Sunday July 5
Today was "fix-it" day. There have been several little sewing projects that I have been putting off for a day like today.
My Dirty Girl gaiters are wonderful, and I highly suggest that anyone doing a long hike should get a pair. I wear them every day to keep rocks and sand out of my shoes. They attach to the back of my shoe using Velcro. A small strip of Velcro hook is glued to the back of my shoe, and the gaiter comes with a piece of Velcro loop sewn onto the back. Over time, the Velcro loop threads break, and if not repaired, will result in the Velcro loop pulling free from the gaiter. Here's what it looked like before the repair.
I used dental floss as my thread. It is tough and resists breaking. I sewed it back together and now it works like new.
My second sewing project was to repair a small tear in the bug netting of my tent. I accidentally tore the netting on the floor while setting it up. I think that's how some of the ants were getting into the tent. Again, dental floss was my thread and it repaired the damage.

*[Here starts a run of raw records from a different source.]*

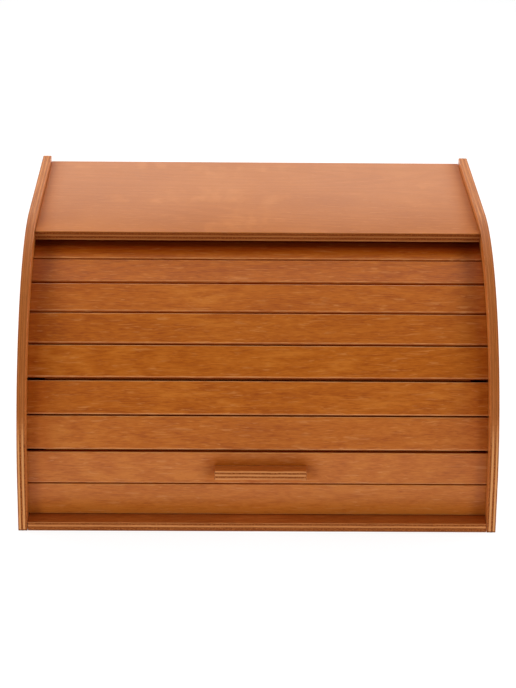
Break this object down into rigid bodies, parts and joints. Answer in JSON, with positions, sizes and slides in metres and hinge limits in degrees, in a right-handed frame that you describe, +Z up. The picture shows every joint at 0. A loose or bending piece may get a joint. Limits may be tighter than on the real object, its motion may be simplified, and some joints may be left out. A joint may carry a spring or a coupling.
{
  "type": "bread box",
  "caption": "Roll-top bread box in stained plywood: curved side panels carry a base, a back and a recessed top shelf, and a slatted shutter with a handle strip rolls up under the shelf.",
  "frame": {"origin": "centre of the underside of the case, in the plane that it stands on", "axes": "+X across the box to the right, seen from the front, +Y to the back, +Z up"},
  "size_m": [0.34, 0.306, 0.19],
  "materials": {
    "side_ply": "reddish brown stain under a satin lacquer, on five-ply board",
    "board_ply": "reddish brown stain under a satin lacquer, on five-ply board",
    "shelf_ply": "reddish brown stain under a satin lacquer, on five-ply board",
    "slat_wood": "orange brown stain under a satin lacquer",
    "handle_ply": "reddish brown stain under a satin lacquer, on five-ply board",
    "canvas": "plain woven cotton canvas",
    "steel": "bright drawn wire"
  },
  "bodies": {
    "case": {"side_panel_left": "side_ply", "side_panel_right": "side_ply", "base_board": "board_ply", "back_board": "board_ply", "top_shelf": "shelf_ply", "base_pin_left_1": "steel", "base_pin_left_2": "steel", "base_pin_left_3": "steel", "base_pin_right_1": "steel", "base_pin_right_2": "steel", "base_pin_right_3": "steel", "shelf_pin_left_1": "steel", "shelf_pin_left_2": "steel", "shelf_pin_left_3": "steel", "shelf_pin_right_1": "steel", "shelf_pin_right_2": "steel", "shelf_pin_right_3": "steel", "back_pin_left_1": "steel", "back_pin_left_2": "steel", "back_pin_right_1": "steel", "back_pin_right_2": "steel"},
    "shutter": {"slat_01": "slat_wood", "slat_02": "slat_wood", "slat_03": "slat_wood", "slat_04": "slat_wood", "slat_05": "slat_wood", "slat_06": "slat_wood", "slat_07": "slat_wood", "slat_08": "slat_wood", "slat_09": "slat_wood", "slat_10": "slat_wood", "slat_11": "slat_wood", "slat_12": "slat_wood", "canvas_backing": "canvas", "handle": "handle_ply", "handle_screw_left": "steel", "handle_screw_right": "steel"}
  },
  "joints": [
    {"name": "shutter_roll", "type": "hinge", "parent": "case", "child": "shutter", "pos_m": [0, 0.001, 0.036], "axis": [-1, 0, 0], "range_deg": [0, 72]}
  ]
}
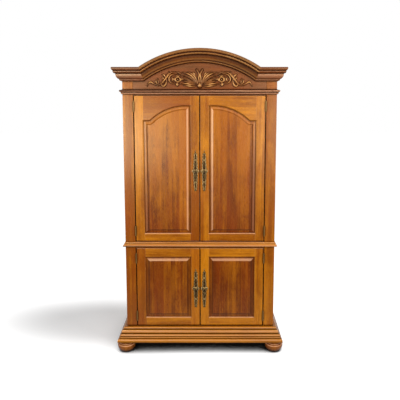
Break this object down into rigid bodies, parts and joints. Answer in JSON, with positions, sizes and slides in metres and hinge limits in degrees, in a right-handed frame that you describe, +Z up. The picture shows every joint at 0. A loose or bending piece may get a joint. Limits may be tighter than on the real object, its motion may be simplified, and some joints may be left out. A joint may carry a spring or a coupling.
{
  "type": "tv armoire",
  "caption": "Tall wooden television armoire on bun feet, with an arched crown, carved frieze, arched raised-panel doors over a television bay and short doors over a shelf bay.",
  "frame": {"origin": "on the floor under the middle of the bounding box", "axes": "+Z up, doors face -Y, +X to the right of someone facing the doors"},
  "size_m": [1.222, 0.641, 2.183],
  "materials": {
    "frame_wood": "stained maple, satin lacquer",
    "door_panel_wood": "stained maple, satin lacquer",
    "moulding_wood": "stained maple with dark glaze, satin lacquer",
    "frieze_wood": "red-brown stain, satin lacquer",
    "inside_boards": "stained veneer, satin lacquer",
    "raw_wood": "unfinished",
    "back_board": "hardboard, brown face",
    "antique_brass": "antiqued",
    "hinge_brass": "bronzed",
    "catch_plastic": "moulded",
    "pin_steel": "zinc plated"
  },
  "bodies": {
    "case": {"back_panel_lower": "back_board", "back_panel_upper": "back_board", "base_moulding": "moulding_wood", "base_returns": "moulding_wood", "bottom_panel": "inside_boards", "bottom_rail": "frame_wood", "corner_blocks": "raw_wood", "crown_arch": "moulding_wood", "crown_end_left": "moulding_wood", "crown_end_right": "moulding_wood", "door_catches": "catch_plastic", "face_stile_left": "frame_wood", "face_stile_right": "frame_wood", "frieze_board": "frieze_wood", "frieze_carving": "frieze_wood", "front_foot_left": "moulding_wood", "front_foot_right": "moulding_wood", "hinge_frame_leaves": "hinge_brass", "lower_shelf": "inside_boards", "necking_moulding": "moulding_wood", "rear_foot_left": "moulding_wood", "rear_foot_right": "moulding_wood", "shelf_pins": "pin_steel", "side_panel_left": "frame_wood", "side_panel_right": "frame_wood", "top_panel": "inside_boards", "tv_deck": "inside_boards", "waist_moulding": "moulding_wood", "waist_rail": "frame_wood"},
    "upper_left_door": {"upper_left_bottom_rail": "frame_wood", "upper_left_door_hardware": "hinge_brass", "upper_left_hinge_stile": "frame_wood", "upper_left_meeting_stile": "frame_wood", "upper_left_panel": "door_panel_wood", "upper_left_pull_plate": "antique_brass", "upper_left_top_rail": "frame_wood"},
    "upper_right_door": {"upper_right_bottom_rail": "frame_wood", "upper_right_door_hardware": "hinge_brass", "upper_right_hinge_stile": "frame_wood", "upper_right_meeting_stile": "frame_wood", "upper_right_panel": "door_panel_wood", "upper_right_pull_plate": "antique_brass", "upper_right_top_rail": "frame_wood"},
    "lower_left_door": {"lower_left_door_hardware": "hinge_brass", "lower_left_hinge_stile": "frame_wood", "lower_left_meeting_stile": "frame_wood", "lower_left_panel": "door_panel_wood", "lower_left_pull_plate": "antique_brass", "lower_left_rails": "frame_wood"},
    "lower_right_door": {"lower_right_door_hardware": "hinge_brass", "lower_right_hinge_stile": "frame_wood", "lower_right_meeting_stile": "frame_wood", "lower_right_panel": "door_panel_wood", "lower_right_pull_plate": "antique_brass", "lower_right_rails": "frame_wood"},
    "upper_left_pendant": {"upper_left_pull_pendant": "antique_brass"},
    "upper_right_pendant": {"upper_right_pull_pendant": "antique_brass"},
    "lower_left_pendant": {"lower_left_pull_pendant": "antique_brass"},
    "lower_right_pendant": {"lower_right_pull_pendant": "antique_brass"}
  },
  "joints": [
    {"name": "upper_left_door_hinge", "type": "hinge", "parent": "case", "child": "upper_left_door", "pos_m": [-0.4635, -0.2545, 1.3435], "axis": [0, 0, -1], "range_deg": [0, 165]},
    {"name": "upper_right_door_hinge", "type": "hinge", "parent": "case", "child": "upper_right_door", "pos_m": [0.4635, -0.2545, 1.3435], "axis": [0, 0, 1], "range_deg": [0, 165]},
    {"name": "lower_left_door_hinge", "type": "hinge", "parent": "case", "child": "lower_left_door", "pos_m": [-0.4635, -0.2545, 0.474], "axis": [0, 0, -1], "range_deg": [0, 165]},
    {"name": "lower_right_door_hinge", "type": "hinge", "parent": "case", "child": "lower_right_door", "pos_m": [0.4635, -0.2545, 0.474], "axis": [0, 0, 1], "range_deg": [0, 165]},
    {"name": "upper_left_pendant_hinge", "type": "hinge", "parent": "upper_left_door", "child": "upper_left_pendant", "pos_m": [-0.031, -0.2625, 1.3325], "axis": [-1, 0, 0], "range_deg": [0, 80]},
    {"name": "upper_right_pendant_hinge", "type": "hinge", "parent": "upper_right_door", "child": "upper_right_pendant", "pos_m": [0.031, -0.2625, 1.3325], "axis": [-1, 0, 0], "range_deg": [0, 80]},
    {"name": "lower_left_pendant_hinge", "type": "hinge", "parent": "lower_left_door", "child": "lower_left_pendant", "pos_m": [-0.031, -0.2625, 0.463], "axis": [-1, 0, 0], "range_deg": [0, 80]},
    {"name": "lower_right_pendant_hinge", "type": "hinge", "parent": "lower_right_door", "child": "lower_right_pendant", "pos_m": [0.031, -0.2625, 0.463], "axis": [-1, 0, 0], "range_deg": [0, 80]}
  ]
}
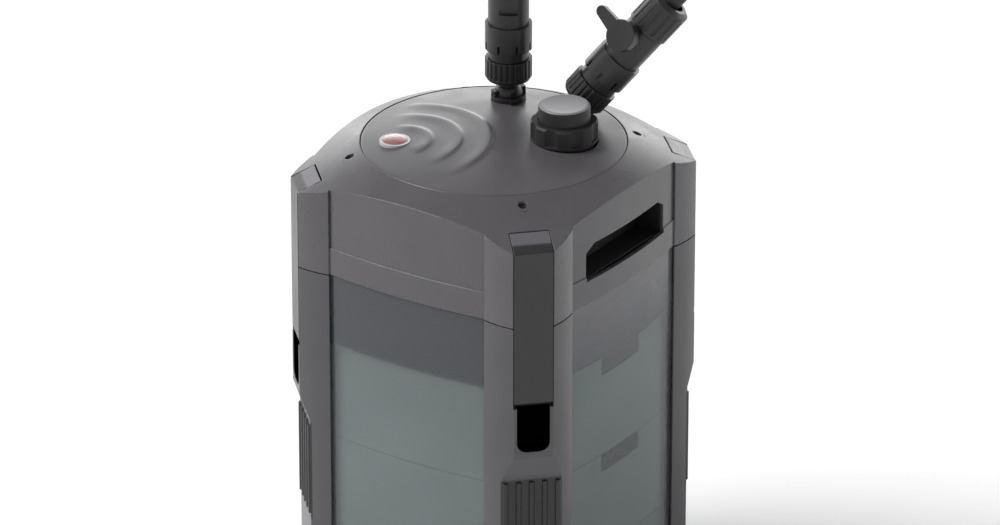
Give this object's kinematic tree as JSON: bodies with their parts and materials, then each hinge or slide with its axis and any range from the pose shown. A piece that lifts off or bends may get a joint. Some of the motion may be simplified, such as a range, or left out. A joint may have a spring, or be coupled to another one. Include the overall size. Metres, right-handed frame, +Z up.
{
  "type": "canister filter",
  "caption": "Free-standing external aquarium filter: a clear vessel of stacked media trays under a clipped-on pump head with a hand primer and two swivelling hose taps.",
  "frame": {"origin": "on the ground at the centre of the vessel's footprint", "axes": "+Z up the vessel, -Y the front face, +X the right face with a carry slot"},
  "size_m": [0.28, 0.28, 0.637],
  "materials": {
    "clear_vessel": "smoky clear, glossy",
    "shell_grey": "fine moulded grain, satin",
    "clip_grey": "fine moulded grain, satin",
    "foot_rubber": "matt",
    "tray_green": "semi-matt",
    "coarse_foam": "open-cell foam",
    "ceramic": "unglazed fired clay, dry",
    "floss": "felted fibre",
    "inner_plastic": "semi-matt",
    "seal_rubber": "smooth",
    "screw_steel": "stainless",
    "pocket_black": "satin",
    "core_steel": "stacked laminations",
    "coil_copper": "enamelled copper winding",
    "lens_red": "tinted lens",
    "button_grey": "satin",
    "tap_black": "fine moulded grain, satin",
    "tap_inner": "smooth"
  },
  "bodies": {
    "vessel": {"canister": "clear_vessel", "base_plinth": "shell_grey", "rubber_feet": "foot_rubber", "post_back_right": "shell_grey", "post_back_left": "shell_grey", "post_front_left": "shell_grey", "post_front_right": "shell_grey"},
    "lower_tray": {"tray_bottom": "tray_green", "media_coarse_foam": "coarse_foam"},
    "centre_tray": {"tray_middle": "tray_green", "media_ceramic_rings": "ceramic"},
    "upper_tray": {"tray_top": "tray_green", "media_fine_floss": "floss"},
    "head": {"head_shell": "shell_grey", "dome_cover": "shell_grey", "cover_screws": "screw_steel", "slot_liners": "pocket_black", "head_base": "inner_plastic", "head_seal": "seal_rubber", "motor_housing": "inner_plastic", "motor_core": "core_steel", "motor_coils": "coil_copper", "rotor_shaft": "ceramic", "shaft_bushes": "seal_rubber", "outlet_duct": "inner_plastic", "intake_duct": "inner_plastic", "cord_gland": "seal_rubber", "indicator_lens": "lens_red", "indicator_bezel": "pocket_black", "primer_collar": "pocket_black", "primer_cylinder": "inner_plastic", "primer_spring": "screw_steel", "clip_pins": "screw_steel"},
    "rotor": {"impeller": "inner_plastic"},
    "pump_cover": {"volute_cover": "inner_plastic"},
    "primer": {"primer_button": "button_grey", "primer_piston": "seal_rubber"},
    "clip_back_right": {"clip_back_right": "clip_grey"},
    "clip_back_left": {"clip_back_left": "clip_grey"},
    "clip_front_left": {"clip_front_left": "clip_grey"},
    "clip_front_right": {"clip_front_right": "clip_grey"},
    "outlet_swivel": {"outlet_socket": "tap_black"},
    "outlet_tap": {"outlet_elbow": "tap_black", "outlet_valve_body": "tap_black", "outlet_hose_tail": "tap_inner"},
    "outlet_nut": {"outlet_union_nut": "tap_black"},
    "outlet_sleeve": {"outlet_lock_sleeve": "tap_black"},
    "outlet_valve": {"outlet_valve_spool": "tap_inner", "outlet_valve_lever": "tap_black"},
    "outlet_clamp": {"outlet_hose_nut": "tap_black"},
    "intake_swivel": {"intake_socket": "tap_black"},
    "intake_tap": {"intake_elbow": "tap_black", "intake_valve_body": "tap_black", "intake_hose_tail": "tap_inner"},
    "intake_nut": {"intake_union_nut": "tap_black"},
    "intake_sleeve": {"intake_lock_sleeve": "tap_black"},
    "intake_valve": {"intake_valve_spool": "tap_inner", "intake_valve_lever": "tap_black"},
    "intake_clamp": {"intake_hose_nut": "tap_black"}
  },
  "joints": [
    {"name": "head_lift", "type": "slide", "parent": "vessel", "child": "head", "axis": [0, 0, 1], "range_m": [0, 0.3]},
    {"name": "upper_tray_lift", "type": "slide", "parent": "vessel", "child": "upper_tray", "axis": [0, 0, 1], "range_m": [0, 0.225]},
    {"name": "centre_tray_lift", "type": "slide", "parent": "vessel", "child": "centre_tray", "axis": [0, 0, 1], "range_m": [0, 0.15]},
    {"name": "lower_tray_lift", "type": "slide", "parent": "vessel", "child": "lower_tray", "axis": [0, 0, 1], "range_m": [0, 0.075]},
    {"name": "rotor_spin", "type": "hinge", "parent": "head", "child": "rotor", "pos_m": [-0.044, 0.004, 0.37], "axis": [0, 0, 1], "continuous": true},
    {"name": "pump_cover_twist", "type": "hinge", "parent": "head", "child": "pump_cover", "pos_m": [-0.044, 0.004, 0.331], "axis": [0, 0, 1], "range_deg": [0, 25]},
    {"name": "primer_push", "type": "slide", "parent": "head", "child": "primer", "axis": [0, 0, -1], "range_m": [0, 0.014], "stiffness_N_per_m": 250, "springref_m": -0.006, "deforming": ["primer_spring"]},
    {"name": "clip_back_right_swing", "type": "hinge", "parent": "head", "child": "clip_back_right", "pos_m": [0.12021, 0.12021, 0.436], "axis": [0.7071, -0.7071, 0], "range_deg": [0, 110]},
    {"name": "clip_back_left_swing", "type": "hinge", "parent": "head", "child": "clip_back_left", "pos_m": [-0.12021, 0.12021, 0.436], "axis": [0.7071, 0.7071, 0], "range_deg": [0, 110]},
    {"name": "clip_front_left_swing", "type": "hinge", "parent": "head", "child": "clip_front_left", "pos_m": [-0.12021, -0.12021, 0.436], "axis": [-0.7071, 0.7071, 0], "range_deg": [0, 110]},
    {"name": "clip_front_right_swing", "type": "hinge", "parent": "head", "child": "clip_front_right", "pos_m": [0.12021, -0.12021, 0.436], "axis": [-0.7071, -0.7071, 0], "range_deg": [0, 110]},
    {"name": "outlet_turn", "type": "hinge", "parent": "head", "child": "outlet_swivel", "pos_m": [-0.033, 0.072, 0.479], "axis": [0, 0, 1], "range_deg": [-30, 60]},
    {"name": "outlet_tilt", "type": "hinge", "parent": "outlet_swivel", "child": "outlet_tap", "pos_m": [-0.033, 0.072, 0.479], "axis": [-0.5, -0.866, 0], "range_deg": [0, 40]},
    {"name": "outlet_nut_turn", "type": "hinge", "parent": "outlet_tap", "child": "outlet_nut", "pos_m": [-0.033, 0.072, 0.503], "axis": [0, 0, 1], "continuous": true},
    {"name": "outlet_sleeve_turn", "type": "hinge", "parent": "outlet_tap", "child": "outlet_sleeve", "pos_m": [-0.033, 0.072, 0.534], "axis": [0, 0, 1], "range_deg": [0, 40]},
    {"name": "outlet_valve_turn", "type": "hinge", "parent": "outlet_tap", "child": "outlet_valve", "pos_m": [-0.033, 0.072, 0.57], "axis": [-0.5592, 0.829, 0], "range_deg": [0, 90]},
    {"name": "outlet_clamp_turn", "type": "hinge", "parent": "outlet_tap", "child": "outlet_clamp", "pos_m": [-0.033, 0.072, 0.599], "axis": [0, 0, 1], "continuous": true},
    {"name": "intake_turn", "type": "hinge", "parent": "head", "child": "intake_swivel", "pos_m": [0.033, 0.072, 0.479], "axis": [0, 0, 1], "range_deg": [-15, 90]},
    {"name": "intake_tilt", "type": "hinge", "parent": "intake_swivel", "child": "intake_tap", "pos_m": [0.033, 0.072, 0.479], "axis": [-0.5, 0.866, 0], "range_deg": [-40, 0]},
    {"name": "intake_nut_turn", "type": "hinge", "parent": "intake_tap", "child": "intake_nut", "pos_m": [0.04636, 0.07971, 0.49739], "axis": [0.5567, 0.3214, 0.766], "continuous": true},
    {"name": "intake_sleeve_turn", "type": "hinge", "parent": "intake_tap", "child": "intake_sleeve", "pos_m": [0.06362, 0.08968, 0.52113], "axis": [0.5567, 0.3214, 0.766], "range_deg": [0, 40]},
    {"name": "intake_valve_turn", "type": "hinge", "parent": "intake_tap", "child": "intake_valve", "pos_m": [0.08366, 0.10125, 0.54871], "axis": [-0.0144, -0.9182, 0.3957], "range_deg": [0, 90]},
    {"name": "intake_clamp_turn", "type": "hinge", "parent": "intake_tap", "child": "intake_clamp", "pos_m": [0.0998, 0.11057, 0.57093], "axis": [0.5567, 0.3214, 0.766], "continuous": true}
  ],
  "couplings": [
    {"joint": "upper_tray_lift", "follows": "head_lift", "ratio": 0.75},
    {"joint": "centre_tray_lift", "follows": "head_lift", "ratio": 0.5},
    {"joint": "lower_tray_lift", "follows": "head_lift", "ratio": 0.25}
  ]
}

My third sewing project was to repair the stuff bag for my Therma-rest air mattress. The threads holding the bag together had started to come apart. A few stitches with dental floss fixed it.
My next project was simply to wash my Therma-rest air mattress. Everything that is used on the trail gets filthy. I could see dirt smudges all over my mattress. So, just like me, the mattress got a bath! It's amazing how much nicer if looks when clean!
I also gave my sun hat a washing in the sink. It too was filthy!
The other excitement this morning was a house fire. I don't know if it was caused by fireworks, but it was the talk of the town when I went to breakfast this morning.
It's hard for me to just relax. I keep worrying about tomorrow. Will both my boxes be at the post office? Will I find enough snacks for the next five days? Will I be able to get in enough miles with a big climb, heavy pack and a late start? Will my feet feel OK?
I should just trust that tomorrow's problems will take care of themselves. I find my emotions are quick to emerge. For some reason I feel lonely today. Perhaps it's because I am so accustomed to having company while in town!
I have a big day tomorrow! Wish me luck!